## Scripts that build objects

==*==

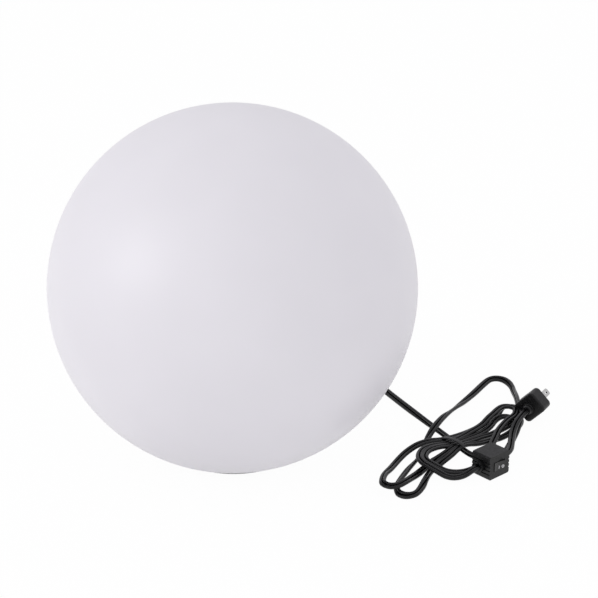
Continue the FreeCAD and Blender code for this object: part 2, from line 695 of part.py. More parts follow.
def core_wire(side):
    """One stripped core from the cord's end, up through the nipple to its terminal."""
    start_y = CORD_SLOT_REACH + 1 - SEAT_GAP
    core_x = side * CORD_WIDTH / 4
    terminal_z = HOLDER_BODY_Z - 3 - SEAT_GAP
    core_z = CORD_UNDER + CORD_THICKNESS / 2
    lane = side * (WIRE_DIAMETER / 2 + 0.25)
    points = [
        V(core_x, start_y, core_z),
        V(core_x, start_y - 7, core_z + 1.0),
        V(lane, 0.5, 9.0),
        V(lane, 0, nipple_low() + 6),
        V(lane, 0, BRACKET_DECK + 9),
        V(side * TERMINAL_BLOCK, 0, terminal_z - 3.2),
        V(side * TERMINAL_BLOCK, 0, terminal_z),
    ]
    return points


def wire_solid(side):
    points = core_wire(side)
    path, solid = tube_along(points, route_radii(points), WIRE_DIAMETER)
    return solid


# ---------------------------------------------------------------- in-line switch
# Made lying along X with its switch face towards -Y, then turned and set down.

def placed(shape, turn, at, z=0.0):
    shape.rotate(V(0, 0, 0), Z_AXIS, turn)
    shape.translate(V(at[0], at[1], z))
    return shape


def switch_outline(y_low, y_high, shrink):
    """Rounded box of the switch between two planes, its walls moved in by shrink."""
    half = SWITCH_LENGTH / 2 - shrink
    body = block(-half, half, y_low, y_high, shrink, SWITCH_HEIGHT - shrink)
    along = [edge for edge in body.Edges if abs(edge.tangentAt(edge.FirstParameter).y) > 0.9]
    return body.makeFillet(max(SWITCH_CORNER - shrink, 0.5), along)


def switch_neck():
    half = SWITCH_LENGTH / 2 + SWITCH_NECK_LENGTH
    return Part.makeCylinder(SWITCH_NECK_DIAMETER / 2, 2 * half, V(-half, 0, SWITCH_HEIGHT / 2), X_AXIS)


def cord_bore():
    half = SWITCH_LENGTH / 2 + SWITCH_NECK_LENGTH + 1
    return Part.makeCylinder(CORD_WIDTH / 2, 2 * half, V(-half, 0, SWITCH_HEIGHT / 2), X_AXIS)


def half_space(side):
    """Big block on one side of the switch's parting plane, y = 0."""
    reach = SWITCH_LENGTH * 2
    if side < 0:
        return block(-reach, reach, -reach, 0, -reach, reach)
    return block(-reach, reach, 0, reach, -reach, reach)


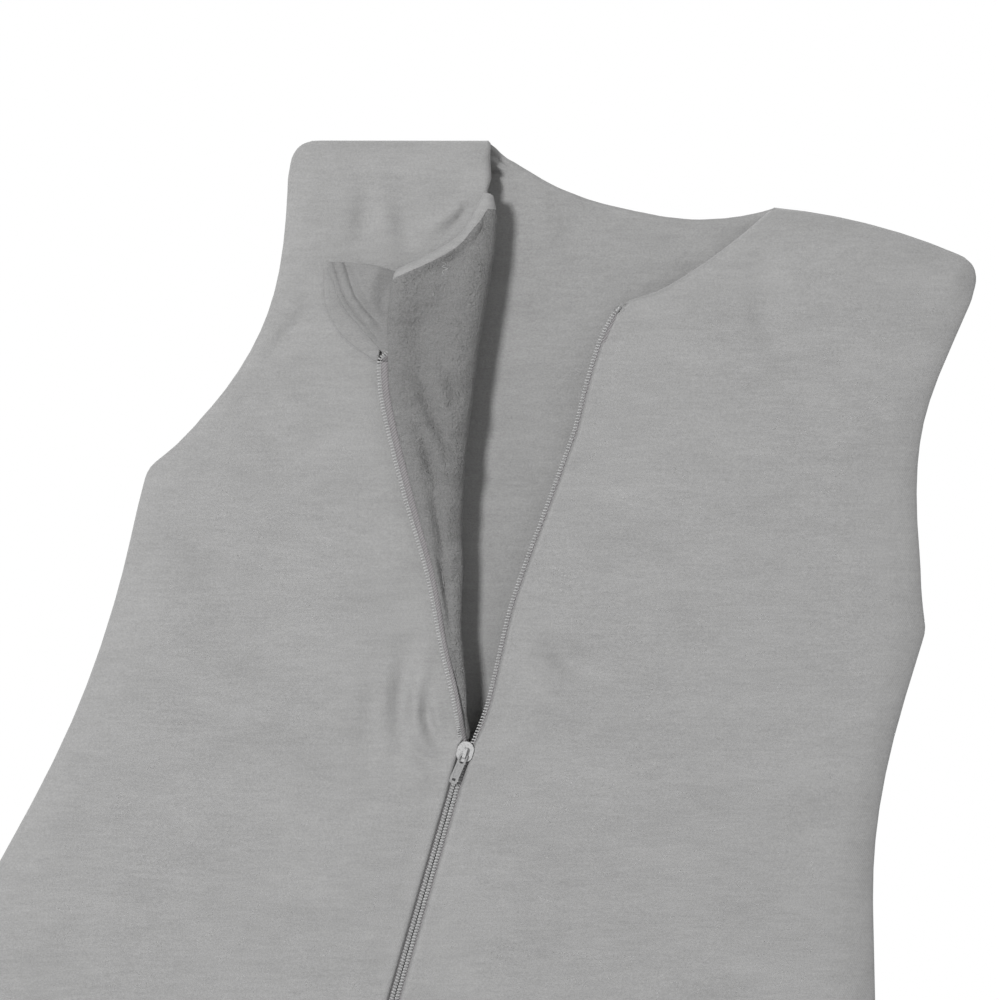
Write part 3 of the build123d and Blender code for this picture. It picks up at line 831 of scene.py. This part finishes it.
def back_panel():
    """The back, one padded sheet lying on the floor, its edges turned up to the seams."""
    left, right = outer_line(-1), outer_line(1)
    length, width = 890.0, 340.0
    rises = graded(0, 1, STEP / length, first=FINE / length, last=FINE / length)
    lefts = at_heights(left, left[0][1] + (left[-1][1] - left[0][1]) * rises)
    rights = at_heights(right, right[0][1] + (right[-1][1] - right[0][1]) * rises)
    neck = stretch(BACK_LOOP, NECK_POINTS[1], NECK_POINTS[-1])
    top = np.vstack([shoulder_line(-1)[:-1], neck[::-1], shoulder_line(1)[::-1][1:]])
    top[0], top[-1] = lefts[-1], rights[-1]
    hem = np.vstack([hem_line(-1)[:-1], hem_line(1)[::-1][1:]])
    hem[0], hem[-1] = lefts[0], rights[0]
    shares = graded(0, width, STEP, first=FINE, last=FINE) / width
    grid = patch(lefts, rights, along(hem, shares), along(top, shares))
    rows, cols = grid.shape[:2]
    flat = grid.reshape(-1, 2)
    seam_lines = [left, right, hem, shoulder_line(-1), shoulder_line(1)]
    sewn = np.min([distance_to(flat, line) for line in seam_lines], 0).reshape(rows, cols)
    free = distance_to(flat, neck).reshape(rows, cols)
    slack = np.zeros((rows, cols))
    for sign in (-1, 1):
        near = smooth(grid[..., 1], ARMPITS[sign][1] + 4, ARMPITS[sign][1] + 30)
        near = near * smooth(distance_to(flat, shoulder_line(sign)).reshape(rows, cols), 2, 14)
        slack = np.maximum(slack, near * (np.sign(grid[..., 0]) == sign))
    edge_z = SEAM_Z - 0.9 - slack * 5.2
    edge_half = 0.9 + slack * 1.2
    half = edge_half + (BACK_TOP / 2 - 0.1 - edge_half) * dome(sewn, 12)
    half = 1.7 + (half - 1.7) * dome(free, 8)
    level = BACK_TOP / 2
    mid = edge_z + (level - edge_z) * dome(sewn, 16 - 4 * slack)
    mid = mid + (1 - dome(free, 10)) * 0.9 * dome(sewn, 12)
    relief = 0.9 * ripple(grid[..., 0], grid[..., 1], 24, SEED + 21, 1.8)
    relief += 0.5 * ripple(grid[..., 0], grid[..., 1], 9, SEED + 23) * np.exp(-free / 12)
    relief = np.maximum(relief + 0.3, 0) * smooth(sewn, 0, 12)
    relief += np.maximum(creases(flat, BACK_CREASES).reshape(rows, cols), -1.2) * smooth(sewn, 0, 3)
    half = half + relief / 2
    mid = mid + relief / 2
    points = np.concatenate([grid, mid[..., None]], -1).reshape(-1, 3)
    faces = grid_faces(np.arange(rows * cols).reshape(rows, cols))
    normals = vertex_normals(points, faces)
    up = points + normals * half.ravel()[:, None]
    down = points - normals * half.ravel()[:, None]
    down[:, 2] = np.maximum(down[:, 2], 0.0)
    co, made, kinds = closed_sheet(points, faces, up, down)
    kinds = [1 if i < len(faces) else 0 for i in range(len(made))]
    return new_object("back", co, made, [OUTER, LINING], kinds)


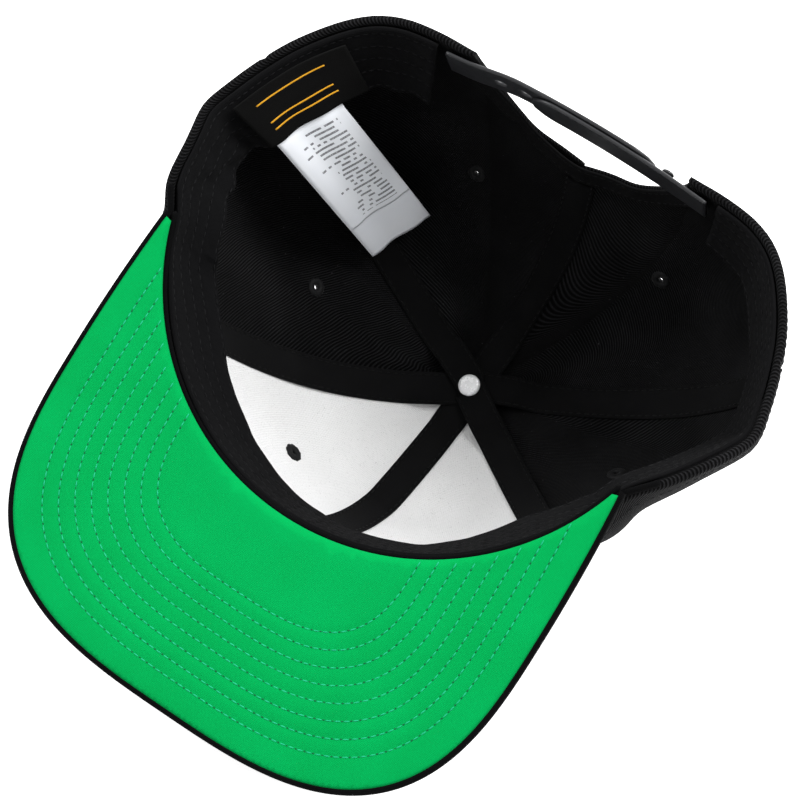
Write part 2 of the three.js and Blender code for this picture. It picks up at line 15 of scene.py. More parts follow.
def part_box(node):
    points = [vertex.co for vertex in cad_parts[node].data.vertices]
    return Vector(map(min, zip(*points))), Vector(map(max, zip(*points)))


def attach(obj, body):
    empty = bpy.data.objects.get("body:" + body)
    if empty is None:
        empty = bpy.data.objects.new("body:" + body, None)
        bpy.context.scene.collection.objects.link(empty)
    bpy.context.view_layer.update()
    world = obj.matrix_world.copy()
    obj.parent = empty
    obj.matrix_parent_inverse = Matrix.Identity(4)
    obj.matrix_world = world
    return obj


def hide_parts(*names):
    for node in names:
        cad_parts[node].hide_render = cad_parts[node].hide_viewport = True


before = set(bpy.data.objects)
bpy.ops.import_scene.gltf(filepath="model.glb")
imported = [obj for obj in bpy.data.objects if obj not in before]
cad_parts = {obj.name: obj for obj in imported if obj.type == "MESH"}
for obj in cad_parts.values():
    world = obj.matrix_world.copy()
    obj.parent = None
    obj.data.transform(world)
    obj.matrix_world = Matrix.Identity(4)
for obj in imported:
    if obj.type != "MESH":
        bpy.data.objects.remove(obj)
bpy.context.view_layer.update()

# Visor.
VISOR_WIDTH = 184.8
VISOR_TAPER = 2.0
VISOR_SHOULDER = 50.0
VISOR_REACH = 136.0
VISOR_SQUARENESS = 3.05
VISOR_TIP_Y = 4.0
VISOR_THICKNESS = 3.6
COVER_WALL = 1.7
PIPING_WIDTH = 2.2
FRONT_ARC_RADIUS = 91.0
FRONT_ARC_CENTRE_Y = 30.5
STITCH_ROWS = 8
FIRST_ROW = 11.0
ROW_SPACING = 5.1

# Crown.
RIM_CENTRE_Y = 23.0
RIM_CENTRE_DROP = 18.0
BACK_SINK = 36.0
BACK_REACH = 83.5
RIM_SET_BACK = 3.1
CROWN_HEIGHT = 113.0
APEX_FORWARD = 15.5
APEX_ASIDE = 7.0
AXIS_BEND = 1.7
FRONT_FULLNESS = 2.75
SIDE_FULLNESS = 2.45
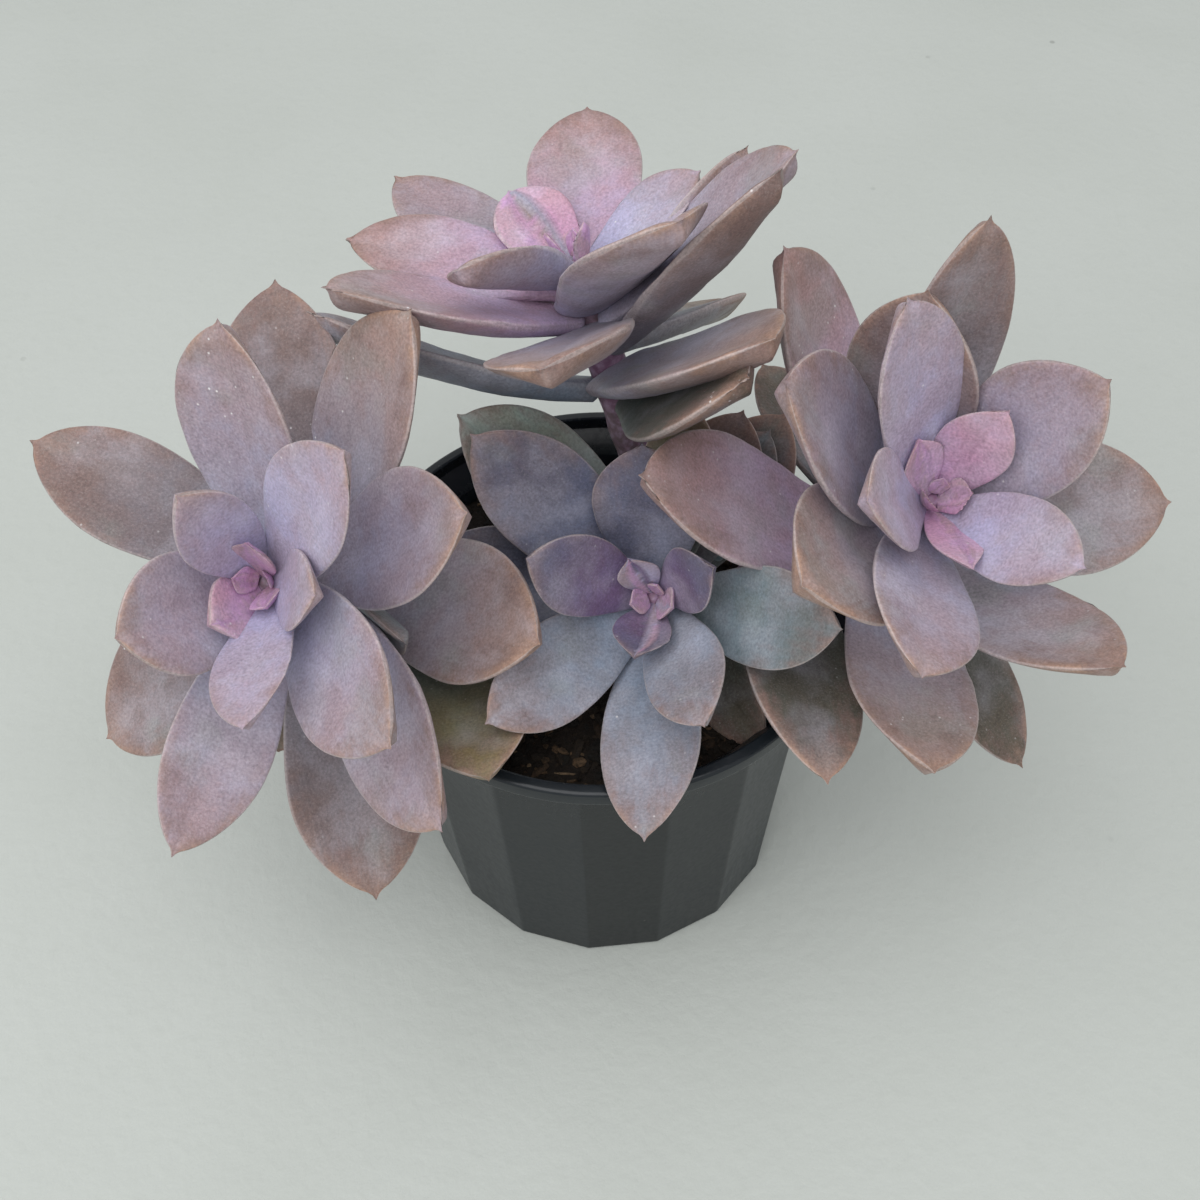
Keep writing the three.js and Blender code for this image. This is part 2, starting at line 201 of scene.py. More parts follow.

==*==

## What is expected
Return nothing but the lines from the start of the listing above through the line containing "return points", exactly as given.

## Final result
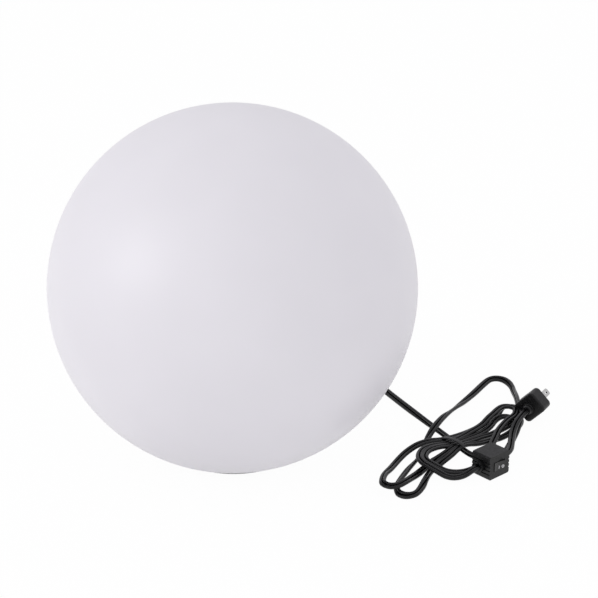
Continue the FreeCAD and Blender code for this object: part 2, from line 695 of part.py. More parts follow.
def core_wire(side):
    """One stripped core from the cord's end, up through the nipple to its terminal."""
    start_y = CORD_SLOT_REACH + 1 - SEAT_GAP
    core_x = side * CORD_WIDTH / 4
    terminal_z = HOLDER_BODY_Z - 3 - SEAT_GAP
    core_z = CORD_UNDER + CORD_THICKNESS / 2
    lane = side * (WIRE_DIAMETER / 2 + 0.25)
    points = [
        V(core_x, start_y, core_z),
        V(core_x, start_y - 7, core_z + 1.0),
        V(lane, 0.5, 9.0),
        V(lane, 0, nipple_low() + 6),
        V(lane, 0, BRACKET_DECK + 9),
        V(side * TERMINAL_BLOCK, 0, terminal_z - 3.2),
        V(side * TERMINAL_BLOCK, 0, terminal_z),
    ]
    return points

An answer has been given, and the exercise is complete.